**DATASET EXCERPT**
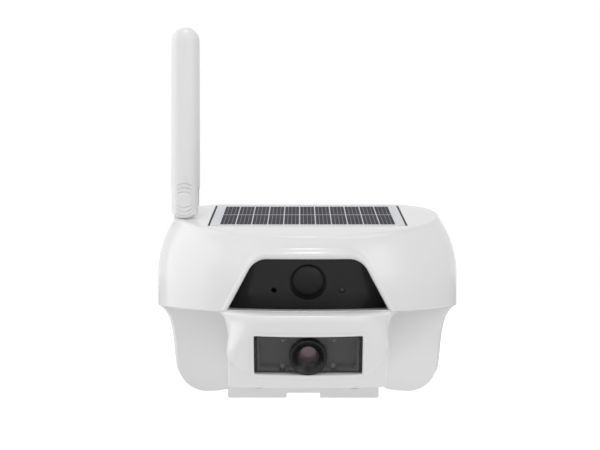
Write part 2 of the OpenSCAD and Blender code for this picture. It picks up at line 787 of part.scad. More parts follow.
module speaker() {
    color("#282828") translate([-50, -34, -28.4]) {
        difference() {
            cylinder(d = 20, h = 4);
            translate([0, 0, -1]) cylinder(d = 17, h = 2.4);
        }
        cylinder(d = 7, h = 2);
        translate([0, 0, 3.9]) cylinder(d = 12, h = 2.6);
    }
}

module housing_screws() {
    color("silver") both() for (p = screw_places) translate([p.x, p.y, 0]) {
        translate([0, 0, -16.4]) cylinder(d = 5.4, h = 2.35);
        translate([0, 0, -14.2]) cylinder(d = 2.4, h = 40);
    }
}

module antenna_base() {
    r = tongue_w / 2;
    color("white") translate(hinge) difference() {
        union() {
            rod(tongue_w, -tongue_t / 2, tongue_t / 2);
            translate([-r, -tongue_t / 2, -11]) cube([tongue_w, tongue_t, 11]);
            translate([0, 0, -22.6]) cylinder(d = 8, h = 14);
        }
        rod(pin_d + 0.1, -tongue_t, tongue_t);
        translate([0, 0, -24]) cylinder(d = 3, h = 15);
    }
}

module antenna_nut() {
    color("silver") translate([hinge.x, hinge.y, hinge.z - 20.8]) difference() {
        cylinder(d = 12.4, h = 3, $fn = 6);
        translate([0, 0, -1]) cylinder(d = 8.1, h = 6);
    }
}

module antenna_cable() {
    color("#202020") lead(bend([hinge.x, hinge.y, 53.6], [hinge.x, hinge.y, 30], [-60, -46, 4], [-35.2, -45.2, 8], 14), 1.6);
}

// Antenna tube: forked at its foot, with a round tip and a flat face on the fork
module antenna_tube() {
    r = antenna_d / 2;
    color("white") translate(hinge) difference() {
        union() {
            rotate_extrude($fn = 96) polygon(concat([[0, 0], [r, 0], [r - 0.2, antenna_len - r + 0.2]],
                [for (b = [9 : 9 : 90]) [(r - 0.2) * cos(b), antenna_len - r + 0.2 + (r - 0.2) * sin(b)]]));
            intersection() {
                rod(2 * knuckle_r, -r, r);
                translate([0, 0, -knuckle_r]) cylinder(r = r, h = knuckle_r + 1, $fn = 96);
            }
        }
        // flat faces on the fork
        translate([-20, -20 - r + 0.8, -20]) cube([40, 20, 34]);
        // slot for the tongue
        translate([-20, -fork_gap / 2, -20]) cube([40, fork_gap, 20 + tongue_w / 2 + 0.5]);
        rod(pin_d, -pin_len / 2, 20);
        // room for the aerial
        translate([0, 0, 10]) cylinder(d = 6, h = 80);
    }
}

module antenna_pin() {
    color("silver") translate(hinge) rod(pin_d, -pin_len / 2, pin_len / 2 + 0.5);
}

module antenna_element() {
    color("goldenrod") translate([hinge.x, hinge.y, hinge.z + 12]) difference() {
        cylinder(d = 5.6, h = 74);
        translate([0, 0, 34]) cylinder(d = 4.6, h = 41);
    }
}

wall_plate();
top_shell();
rear_shell();
shell_seal();
solar_board();
solar_cells();
solar_film();
panel_seals();
solar_lead();
sensor_window();
motion_dome();
motion_sensor();
status_light();
microphone();
sensor_board();
lens_window();
led_tray();
infrared_leds();
infrared_board();
lens_barrel();
lens_seal();
front_lens();
inner_lens();
camera_board();
image_sensor();
camera_ribbon();
main_board();
board_chips();
wifi_module();
usb_socket();
card_socket();
memory_card();
power_switch();
reset_button();
port_cover();
battery_cells();
battery_tray();
speaker();
housing_screws();
antenna_base();
antenna_nut();
antenna_cable();
antenna_tube();
antenna_pin();
antenna_element();
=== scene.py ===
# %% [markdown]
# # Dressing a solar security camera
#
# The camera's measured solids come in from the frame file, and every part keeps the place and size that it has
# there. This lesson gives each part its finish. It also puts finer surfaces in place of the hood's moulding
# and of the antenna's stick. They are worked out with numpy from the same sizes as the solids.

import json

import bmesh
import bpy
import numpy as np
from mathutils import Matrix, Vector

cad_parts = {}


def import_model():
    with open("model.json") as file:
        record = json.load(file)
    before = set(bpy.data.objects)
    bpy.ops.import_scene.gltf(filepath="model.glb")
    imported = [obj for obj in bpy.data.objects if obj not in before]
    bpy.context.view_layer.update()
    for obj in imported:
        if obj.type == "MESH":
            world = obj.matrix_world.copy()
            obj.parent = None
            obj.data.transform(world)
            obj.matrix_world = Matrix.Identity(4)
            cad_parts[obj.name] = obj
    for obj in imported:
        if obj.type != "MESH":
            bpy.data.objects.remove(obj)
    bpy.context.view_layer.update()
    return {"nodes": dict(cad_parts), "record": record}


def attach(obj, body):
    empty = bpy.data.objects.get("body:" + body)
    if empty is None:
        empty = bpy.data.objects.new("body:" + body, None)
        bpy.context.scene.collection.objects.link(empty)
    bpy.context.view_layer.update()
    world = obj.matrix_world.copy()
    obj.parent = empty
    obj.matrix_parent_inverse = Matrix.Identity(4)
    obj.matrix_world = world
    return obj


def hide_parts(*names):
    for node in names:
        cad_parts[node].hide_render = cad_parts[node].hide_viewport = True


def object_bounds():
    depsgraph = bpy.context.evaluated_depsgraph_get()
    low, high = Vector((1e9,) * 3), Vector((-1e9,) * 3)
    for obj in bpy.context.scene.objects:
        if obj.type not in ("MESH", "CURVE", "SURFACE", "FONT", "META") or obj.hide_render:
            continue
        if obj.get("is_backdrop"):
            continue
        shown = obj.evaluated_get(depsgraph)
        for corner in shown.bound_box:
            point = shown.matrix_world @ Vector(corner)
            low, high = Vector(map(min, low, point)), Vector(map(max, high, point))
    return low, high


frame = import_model()

# %% [markdown]
# ## Helpers for surfaces
#
# The mouldings of such a camera are thin shells that curve both ways. They could be sculpted, or smoothed from
# a few blocks, but then their size is a matter of eye. Here each one is a grid: rows of points that come
# from a formula, with quads between one row and the next. A grid has exactly the size that is asked for,
# and more rows only make it smoother.

# %% Grid helpers
MM = 0.001


def grid_faces(points, closed=False):
    """Quads of a grid of points: a cell joins two neighbours in one row with the same two in the next
    row. closed joins the last column to the first."""
    rows, columns = points.shape[:2]
    index = np.arange(rows * columns).reshape(rows, columns)
    if closed:
        index = np.concatenate([index, index[:, :1]], axis=1)
    corners = [index[:-1, :-1], index[:-1, 1:], index[1:, 1:], index[1:, :-1]]
    return np.stack(corners, axis=-1).reshape(-1, 4)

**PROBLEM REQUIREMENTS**
Print again each line of the listing above, exactly as it appears.

**TASK ANSWER**
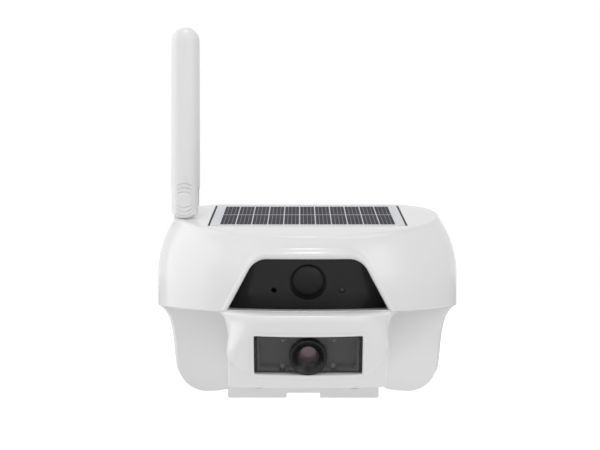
Write part 2 of the OpenSCAD and Blender code for this picture. It picks up at line 787 of part.scad. More parts follow.
module speaker() {
    color("#282828") translate([-50, -34, -28.4]) {
        difference() {
            cylinder(d = 20, h = 4);
            translate([0, 0, -1]) cylinder(d = 17, h = 2.4);
        }
        cylinder(d = 7, h = 2);
        translate([0, 0, 3.9]) cylinder(d = 12, h = 2.6);
    }
}

module housing_screws() {
    color("silver") both() for (p = screw_places) translate([p.x, p.y, 0]) {
        translate([0, 0, -16.4]) cylinder(d = 5.4, h = 2.35);
        translate([0, 0, -14.2]) cylinder(d = 2.4, h = 40);
    }
}

module antenna_base() {
    r = tongue_w / 2;
    color("white") translate(hinge) difference() {
        union() {
            rod(tongue_w, -tongue_t / 2, tongue_t / 2);
            translate([-r, -tongue_t / 2, -11]) cube([tongue_w, tongue_t, 11]);
            translate([0, 0, -22.6]) cylinder(d = 8, h = 14);
        }
        rod(pin_d + 0.1, -tongue_t, tongue_t);
        translate([0, 0, -24]) cylinder(d = 3, h = 15);
    }
}

module antenna_nut() {
    color("silver") translate([hinge.x, hinge.y, hinge.z - 20.8]) difference() {
        cylinder(d = 12.4, h = 3, $fn = 6);
        translate([0, 0, -1]) cylinder(d = 8.1, h = 6);
    }
}

module antenna_cable() {
    color("#202020") lead(bend([hinge.x, hinge.y, 53.6], [hinge.x, hinge.y, 30], [-60, -46, 4], [-35.2, -45.2, 8], 14), 1.6);
}

// Antenna tube: forked at its foot, with a round tip and a flat face on the fork
module antenna_tube() {
    r = antenna_d / 2;
    color("white") translate(hinge) difference() {
        union() {
            rotate_extrude($fn = 96) polygon(concat([[0, 0], [r, 0], [r - 0.2, antenna_len - r + 0.2]],
                [for (b = [9 : 9 : 90]) [(r - 0.2) * cos(b), antenna_len - r + 0.2 + (r - 0.2) * sin(b)]]));
            intersection() {
                rod(2 * knuckle_r, -r, r);
                translate([0, 0, -knuckle_r]) cylinder(r = r, h = knuckle_r + 1, $fn = 96);
            }
        }
        // flat faces on the fork
        translate([-20, -20 - r + 0.8, -20]) cube([40, 20, 34]);
        // slot for the tongue
        translate([-20, -fork_gap / 2, -20]) cube([40, fork_gap, 20 + tongue_w / 2 + 0.5]);
        rod(pin_d, -pin_len / 2, 20);
        // room for the aerial
        translate([0, 0, 10]) cylinder(d = 6, h = 80);
    }
}

module antenna_pin() {
    color("silver") translate(hinge) rod(pin_d, -pin_len / 2, pin_len / 2 + 0.5);
}

module antenna_element() {
    color("goldenrod") translate([hinge.x, hinge.y, hinge.z + 12]) difference() {
        cylinder(d = 5.6, h = 74);
        translate([0, 0, 34]) cylinder(d = 4.6, h = 41);
    }
}

wall_plate();
top_shell();
rear_shell();
shell_seal();
solar_board();
solar_cells();
solar_film();
panel_seals();
solar_lead();
sensor_window();
motion_dome();
motion_sensor();
status_light();
microphone();
sensor_board();
lens_window();
led_tray();
infrared_leds();
infrared_board();
lens_barrel();
lens_seal();
front_lens();
inner_lens();
camera_board();
image_sensor();
camera_ribbon();
main_board();
board_chips();
wifi_module();
usb_socket();
card_socket();
memory_card();
power_switch();
reset_button();
port_cover();
battery_cells();
battery_tray();
speaker();
housing_screws();
antenna_base();
antenna_nut();
antenna_cable();
antenna_tube();
antenna_pin();
antenna_element();
=== scene.py ===
# %% [markdown]
# # Dressing a solar security camera
#
# The camera's measured solids come in from the frame file, and every part keeps the place and size that it has
# there. This lesson gives each part its finish. It also puts finer surfaces in place of the hood's moulding
# and of the antenna's stick. They are worked out with numpy from the same sizes as the solids.

import json

import bmesh
import bpy
import numpy as np
from mathutils import Matrix, Vector

cad_parts = {}


def import_model():
    with open("model.json") as file:
        record = json.load(file)
    before = set(bpy.data.objects)
    bpy.ops.import_scene.gltf(filepath="model.glb")
    imported = [obj for obj in bpy.data.objects if obj not in before]
    bpy.context.view_layer.update()
    for obj in imported:
        if obj.type == "MESH":
            world = obj.matrix_world.copy()
            obj.parent = None
            obj.data.transform(world)
            obj.matrix_world = Matrix.Identity(4)
            cad_parts[obj.name] = obj
    for obj in imported:
        if obj.type != "MESH":
            bpy.data.objects.remove(obj)
    bpy.context.view_layer.update()
    return {"nodes": dict(cad_parts), "record": record}


def attach(obj, body):
    empty = bpy.data.objects.get("body:" + body)
    if empty is None:
        empty = bpy.data.objects.new("body:" + body, None)
        bpy.context.scene.collection.objects.link(empty)
    bpy.context.view_layer.update()
    world = obj.matrix_world.copy()
    obj.parent = empty
    obj.matrix_parent_inverse = Matrix.Identity(4)
    obj.matrix_world = world
    return obj


def hide_parts(*names):
    for node in names:
        cad_parts[node].hide_render = cad_parts[node].hide_viewport = True


def object_bounds():
    depsgraph = bpy.context.evaluated_depsgraph_get()
    low, high = Vector((1e9,) * 3), Vector((-1e9,) * 3)
    for obj in bpy.context.scene.objects:
        if obj.type not in ("MESH", "CURVE", "SURFACE", "FONT", "META") or obj.hide_render:
            continue
        if obj.get("is_backdrop"):
            continue
        shown = obj.evaluated_get(depsgraph)
        for corner in shown.bound_box:
            point = shown.matrix_world @ Vector(corner)
            low, high = Vector(map(min, low, point)), Vector(map(max, high, point))
    return low, high


frame = import_model()

# %% [markdown]
# ## Helpers for surfaces
#
# The mouldings of such a camera are thin shells that curve both ways. They could be sculpted, or smoothed from
# a few blocks, but then their size is a matter of eye. Here each one is a grid: rows of points that come
# from a formula, with quads between one row and the next. A grid has exactly the size that is asked for,
# and more rows only make it smoother.

# %% Grid helpers
MM = 0.001


def grid_faces(points, closed=False):
    """Quads of a grid of points: a cell joins two neighbours in one row with the same two in the next
    row. closed joins the last column to the first."""
    rows, columns = points.shape[:2]
    index = np.arange(rows * columns).reshape(rows, columns)
    if closed:
        index = np.concatenate([index, index[:, :1]], axis=1)
    corners = [index[:-1, :-1], index[:-1, 1:], index[1:, 1:], index[1:, :-1]]
    return np.stack(corners, axis=-1).reshape(-1, 4)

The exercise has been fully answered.